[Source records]
□ □ □ □ □ □ □
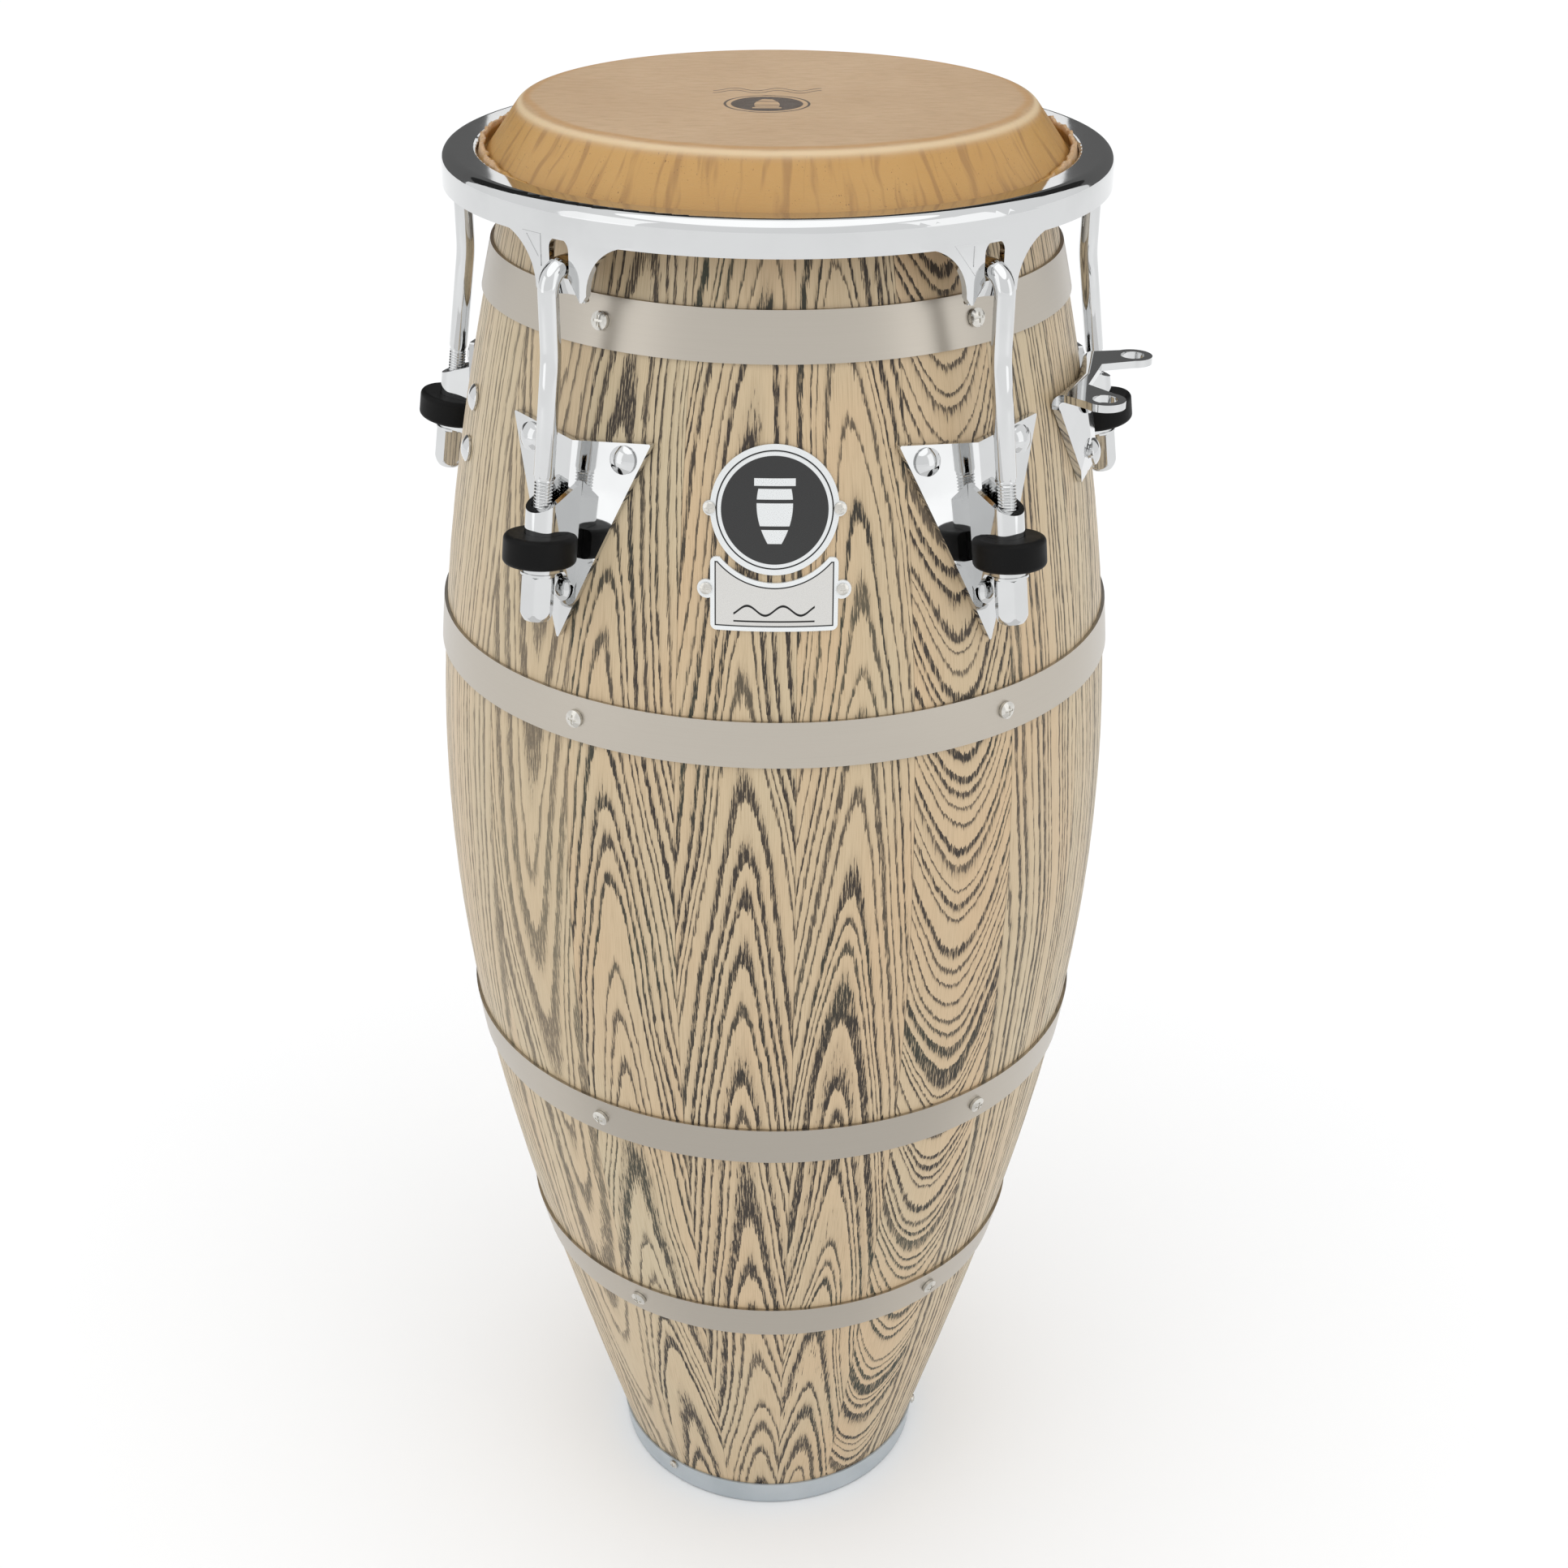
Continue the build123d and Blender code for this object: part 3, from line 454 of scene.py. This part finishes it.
def badge_material(centre_x, centre_z):
    """Satin silver with a thin black ring near its edge."""
    g = Graph("badge_silver", Metallic=0.5)
    mm, x, z = plate_plane(g, centre_x, centre_z)
    line = strip_distance(g, disc_distance(g, x, z, 24.1), 0.3)
    grain = g.noise(mm, 1.5, 3.0, 0.6)
    silver = g.mix(grain, srgb(232, 234, 234), srgb(222, 224, 224))
    g.set("Base Color", g.mix(inside(g, line, 0.1), silver, srgb(14, 14, 14)))
    g.set("Roughness", g.span(grain, 0.3, 0.7, 0.22, 0.32))
    return g.material


def disc_material(centre_x, centre_z):
    """Black field inside a silver ring, with a plain drum outline left in silver."""
    g = Graph("badge_black", Coat_Weight=0.3, Coat_Roughness=0.12)
    mm, x, z = plate_plane(g, centre_x, centre_z)
    figure = drum_mark(g, x, z, 17.0)
    black = g.math("MAXIMUM", disc_distance(g, x, z, 22.2), g.math("MULTIPLY", figure, -1.0))
    field = inside(g, black, 0.1)
    speck = g.noise(mm, 2.2, 3.0, 0.6)
    ink = g.mix(g.step(speck, 0.55, 0.8, 0.0, 0.4), srgb(24, 24, 24), srgb(42, 42, 42))
    g.set("Base Color", g.mix(field, srgb(226, 228, 228), ink))
    g.set("Metallic", g.span(field, 0.0, 1.0, 0.5, 0.0))
    g.set("Roughness", g.span(speck, 0.3, 0.7, 0.24, 0.34))
    g.set("Normal", g.bump(field, 0.00005, 0.5))
    return g.material


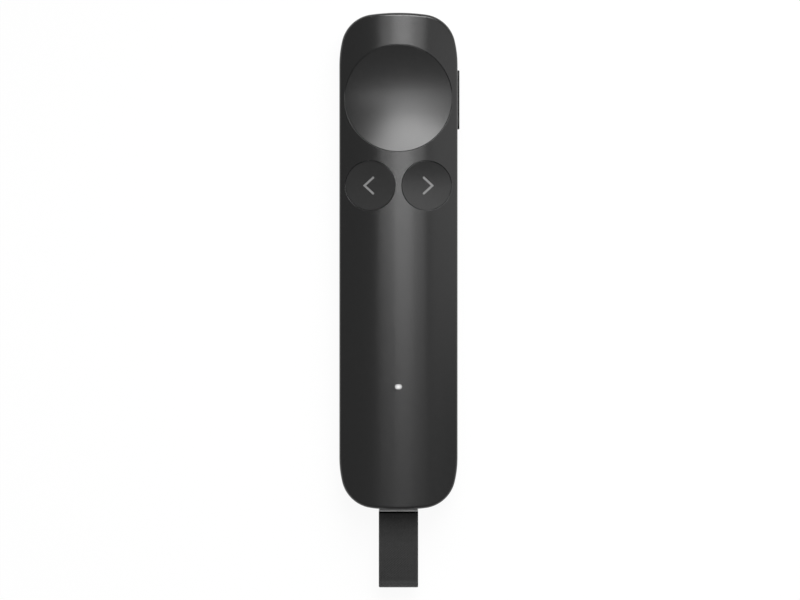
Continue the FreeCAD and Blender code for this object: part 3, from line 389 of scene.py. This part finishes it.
# %% [markdown]
# The chevrons are light grey inlays, and the status window is a milky light guide that is lit in the
# picture. A lit thing needs its own light: it glows at its top, most in the middle where the light
# source stands right under it, and less and less down the guide and out to its edge.

# %% Chevrons and status window
INLAY_GREY, INLAY_DARKER, INLAY_LIGHTER = 0.22, 0.195, 0.245
INLAY_ROUGHNESS = 0.5
INLAY_CLOUD, INLAY_GRAIN, INLAY_DEPTH = 0.3 * MM, 0.05 * MM, 0.002 * MM

inlay = Finish("grey_inlay", grey(INLAY_GREY), INLAY_ROUGHNESS)
cloud = inlay.noise(INLAY_CLOUD)
inlay.set("Base Color", mix_colours(cloud, grey(INLAY_DARKER), grey(INLAY_LIGHTER)))
inlay.bump(inlay.noise(INLAY_GRAIN), INLAY_DEPTH)
FINISHES["icon_print"] = inlay.material

WINDOW_SIZE = (1.8 * MM, 1.3 * MM)
EDGE_GLOW, MIDDLE_GLOW = 0.1, 0.7
MILK_GREY, MILK_DARKER, MILK_LIGHTER = 0.3, 0.26, 0.34
MILK_CLOUD = 0.4 * MM
MILK_ROUGHNESS, MILK_ROUGHNESS_CHANGE = 0.2, 0.1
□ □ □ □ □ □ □
- **Set exercise**:
Word for word, write out the data.

- **Output of the task**:
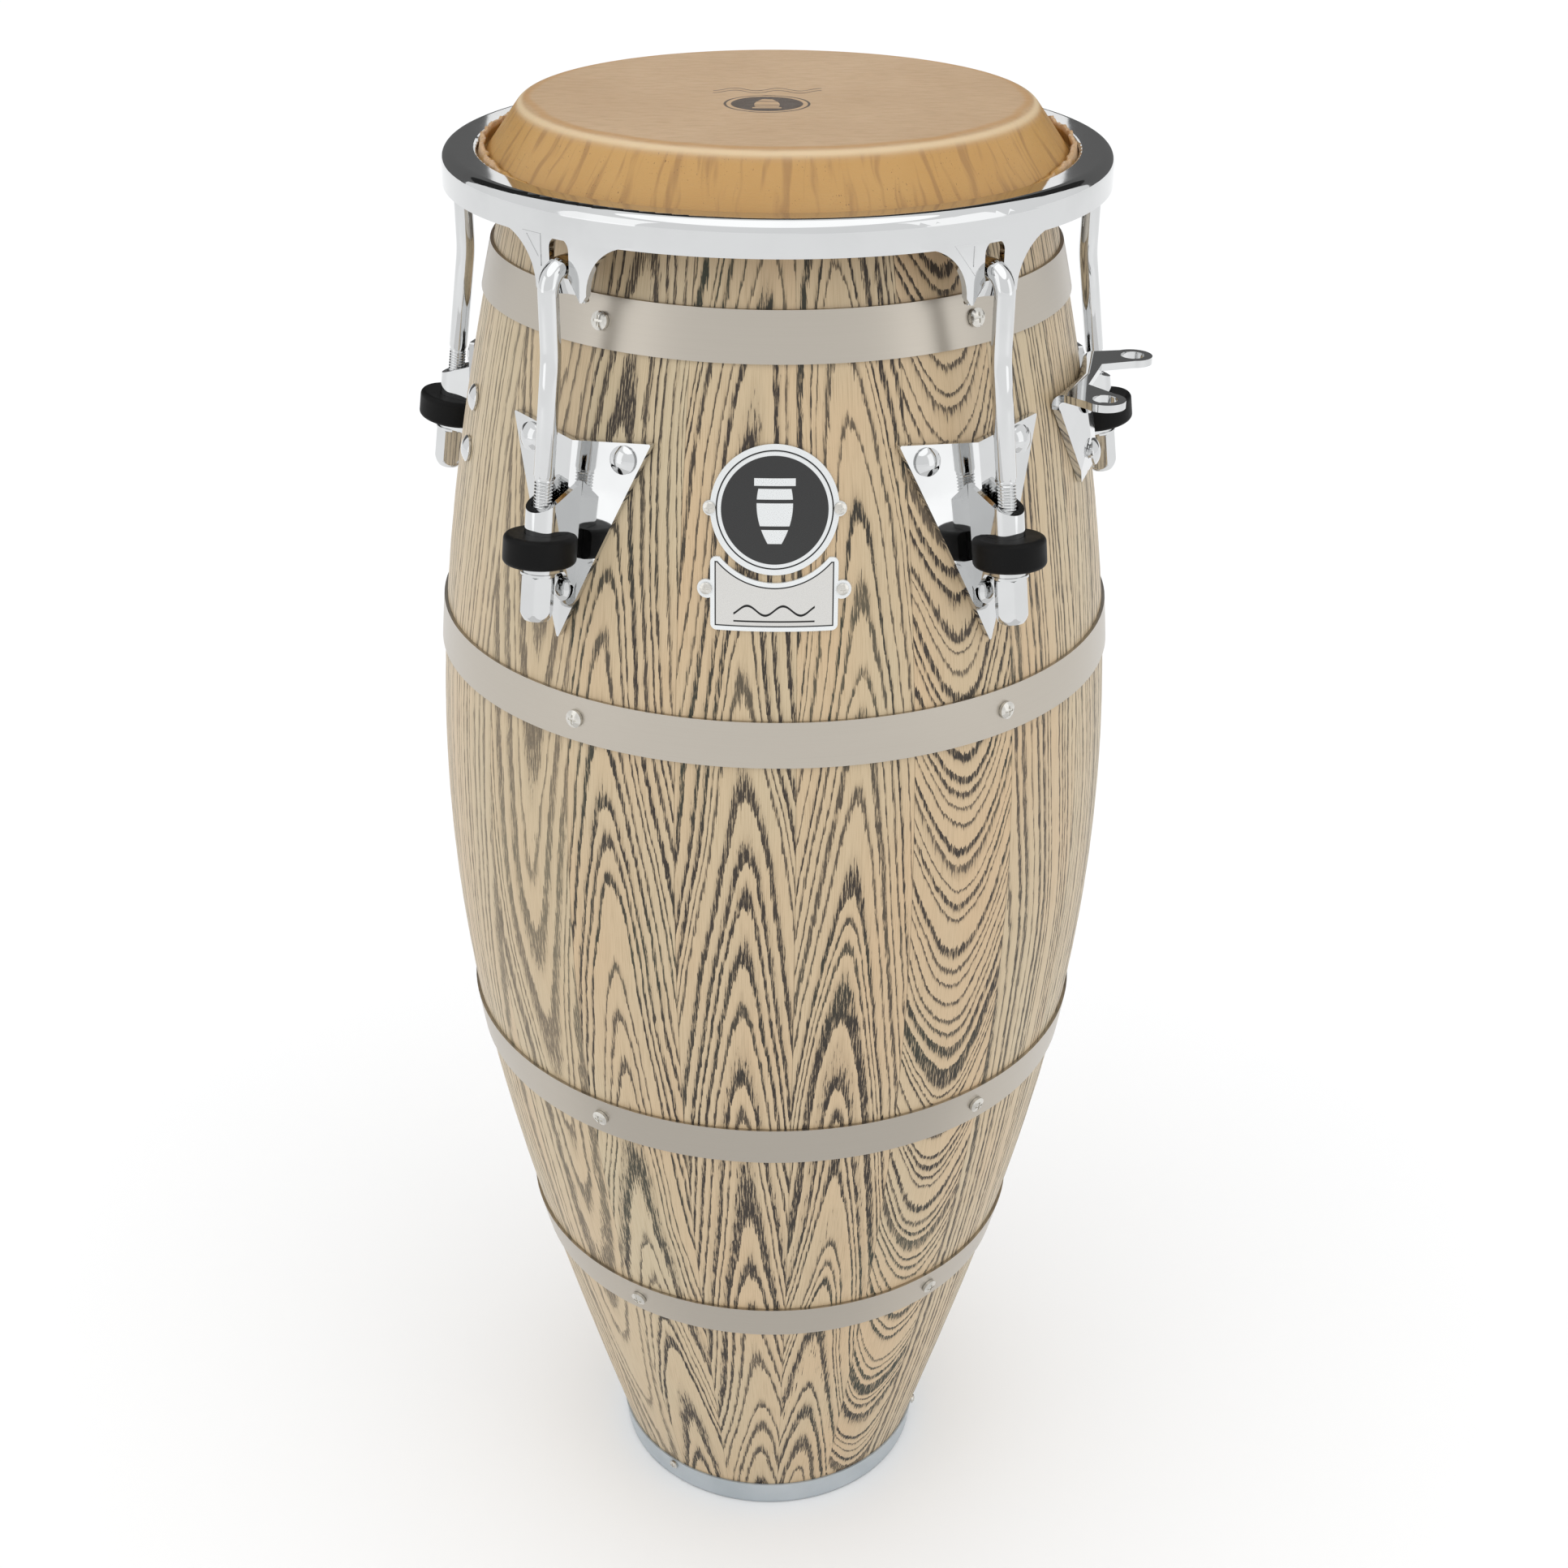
Continue the build123d and Blender code for this object: part 3, from line 454 of scene.py. This part finishes it.
def badge_material(centre_x, centre_z):
    """Satin silver with a thin black ring near its edge."""
    g = Graph("badge_silver", Metallic=0.5)
    mm, x, z = plate_plane(g, centre_x, centre_z)
    line = strip_distance(g, disc_distance(g, x, z, 24.1), 0.3)
    grain = g.noise(mm, 1.5, 3.0, 0.6)
    silver = g.mix(grain, srgb(232, 234, 234), srgb(222, 224, 224))
    g.set("Base Color", g.mix(inside(g, line, 0.1), silver, srgb(14, 14, 14)))
    g.set("Roughness", g.span(grain, 0.3, 0.7, 0.22, 0.32))
    return g.material


def disc_material(centre_x, centre_z):
    """Black field inside a silver ring, with a plain drum outline left in silver."""
    g = Graph("badge_black", Coat_Weight=0.3, Coat_Roughness=0.12)
    mm, x, z = plate_plane(g, centre_x, centre_z)
    figure = drum_mark(g, x, z, 17.0)
    black = g.math("MAXIMUM", disc_distance(g, x, z, 22.2), g.math("MULTIPLY", figure, -1.0))
    field = inside(g, black, 0.1)
    speck = g.noise(mm, 2.2, 3.0, 0.6)
    ink = g.mix(g.step(speck, 0.55, 0.8, 0.0, 0.4), srgb(24, 24, 24), srgb(42, 42, 42))
    g.set("Base Color", g.mix(field, srgb(226, 228, 228), ink))
    g.set("Metallic", g.span(field, 0.0, 1.0, 0.5, 0.0))
    g.set("Roughness", g.span(speck, 0.3, 0.7, 0.24, 0.34))
    g.set("Normal", g.bump(field, 0.00005, 0.5))
    return g.material


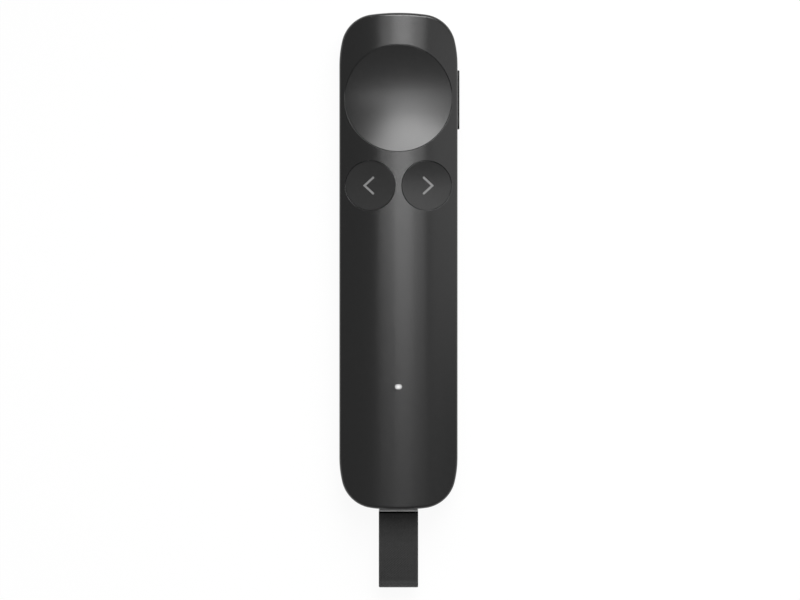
Continue the FreeCAD and Blender code for this object: part 3, from line 389 of scene.py. This part finishes it.
# %% [markdown]
# The chevrons are light grey inlays, and the status window is a milky light guide that is lit in the
# picture. A lit thing needs its own light: it glows at its top, most in the middle where the light
# source stands right under it, and less and less down the guide and out to its edge.

# %% Chevrons and status window
INLAY_GREY, INLAY_DARKER, INLAY_LIGHTER = 0.22, 0.195, 0.245
INLAY_ROUGHNESS = 0.5
INLAY_CLOUD, INLAY_GRAIN, INLAY_DEPTH = 0.3 * MM, 0.05 * MM, 0.002 * MM

inlay = Finish("grey_inlay", grey(INLAY_GREY), INLAY_ROUGHNESS)
cloud = inlay.noise(INLAY_CLOUD)
inlay.set("Base Color", mix_colours(cloud, grey(INLAY_DARKER), grey(INLAY_LIGHTER)))
inlay.bump(inlay.noise(INLAY_GRAIN), INLAY_DEPTH)
FINISHES["icon_print"] = inlay.material

WINDOW_SIZE = (1.8 * MM, 1.3 * MM)
EDGE_GLOW, MIDDLE_GLOW = 0.1, 0.7
MILK_GREY, MILK_DARKER, MILK_LIGHTER = 0.3, 0.26, 0.34
MILK_CLOUD = 0.4 * MM
MILK_ROUGHNESS, MILK_ROUGHNESS_CHANGE = 0.2, 0.1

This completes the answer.